> [WHAT THE TASK ASKS]:
Repeat exactly the lines from the start through the line with "# runs the spindle", both ends included.

> [INFORMATION PROVIDED]:
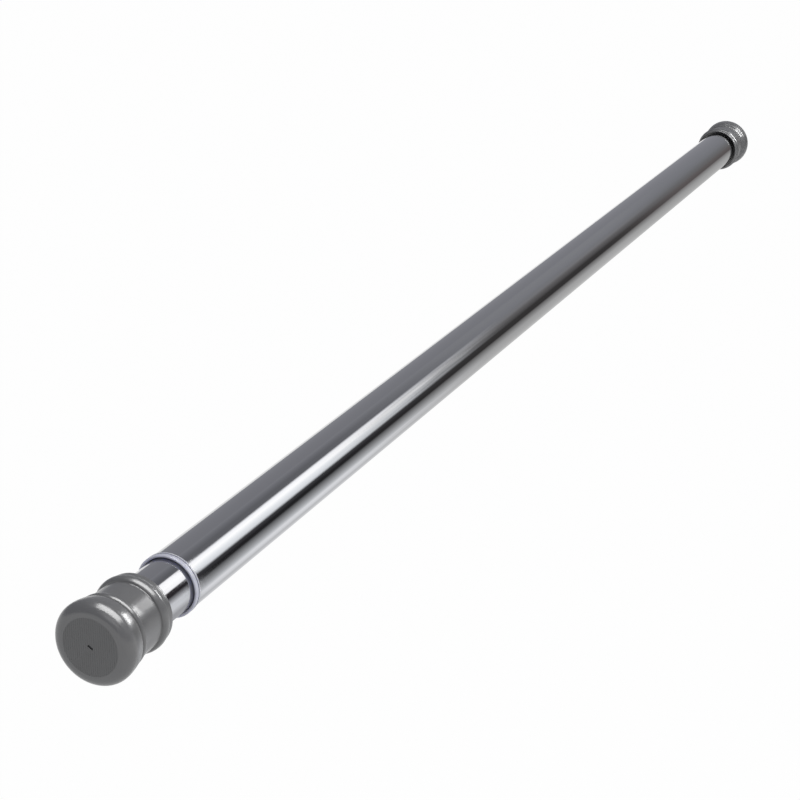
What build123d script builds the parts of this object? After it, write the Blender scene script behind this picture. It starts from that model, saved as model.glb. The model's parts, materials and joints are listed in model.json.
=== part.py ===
from build123d import *

import os

# Telescopic pull up bar for a doorway. Lengths are in millimetres.
# The bar lies along +X and +Z is up. The origin is the centre of the near foot's face, and the
# far foot's face looks along +X. Turning the grip tube between the two feet, which stand still,
# runs the spindle through the drive nut and lengthens the bar.

# ---- driving sizes: the whole bar ----
overall_length = 1000.0  # foot face to foot face, with the bar nearly closed
bare_tube = 22.8  # inner tube that shows between the near foot and the collar
travel_out = 300.0  # how far the bar lengthens from there
travel_in = 15.0  # how far it shortens
lead = 6.0  # growth for one turn of the grip tube

# ---- driving sizes: tubes ----
grip_tube_d = 28.0
grip_tube_wall = 1.0
inner_tube_d = 25.4
inner_tube_wall = 1.0
inner_tube_end = 485.0  # place of the inner tube's hidden end

# ---- driving sizes: feet ----
foot_length = 36.2
foot_web = 7.0  # solid behind the face
face_r = 13.4  # flat part of the face
face_round_length = 4.8  # round between the face and the bulb, along the bar
face_round_rise = 5.1  # and out from the axis
bulb_length = 11.3
bulb_slope = 0.85  # the bulb narrows by this towards its back
bulb_bevel = 0.75  # and by this over its back edge
bulb_bevel_length = 0.7
bead_start = 12.4  # thin bead behind the bulb
bead_half_width = 1.6
bead_foot_r = 16.15
bead_rise = 0.95
waist_start = 20.0
waist_r = 15.9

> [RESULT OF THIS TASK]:
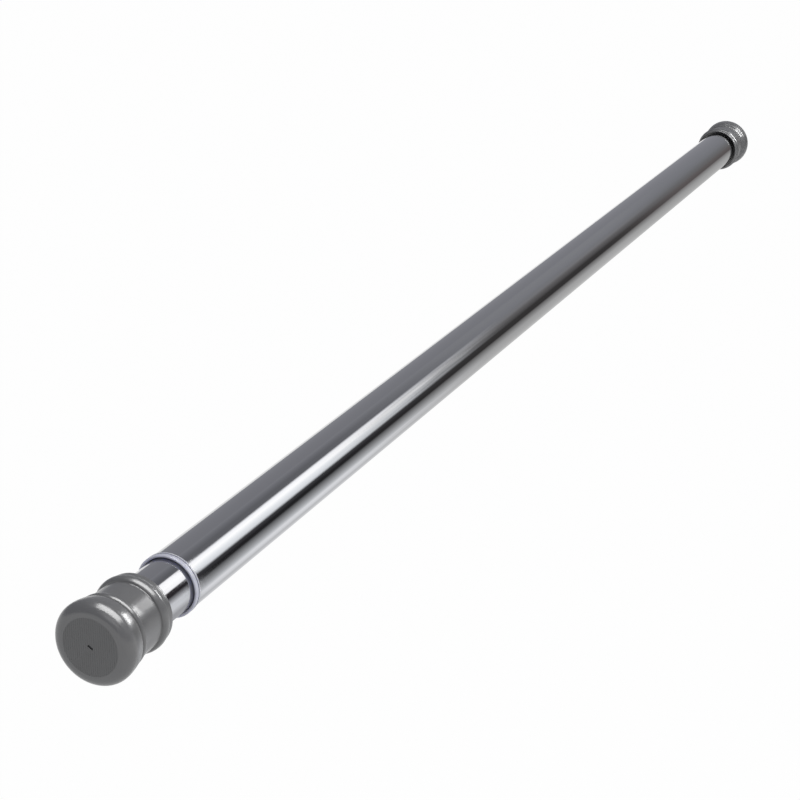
What build123d script builds the parts of this object? After it, write the Blender scene script behind this picture. It starts from that model, saved as model.glb. The model's parts, materials and joints are listed in model.json.
=== part.py ===
from build123d import *

import os

# Telescopic pull up bar for a doorway. Lengths are in millimetres.
# The bar lies along +X and +Z is up. The origin is the centre of the near foot's face, and the
# far foot's face looks along +X. Turning the grip tube between the two feet, which stand still,
# runs the spindle through the drive nut and lengthens the bar.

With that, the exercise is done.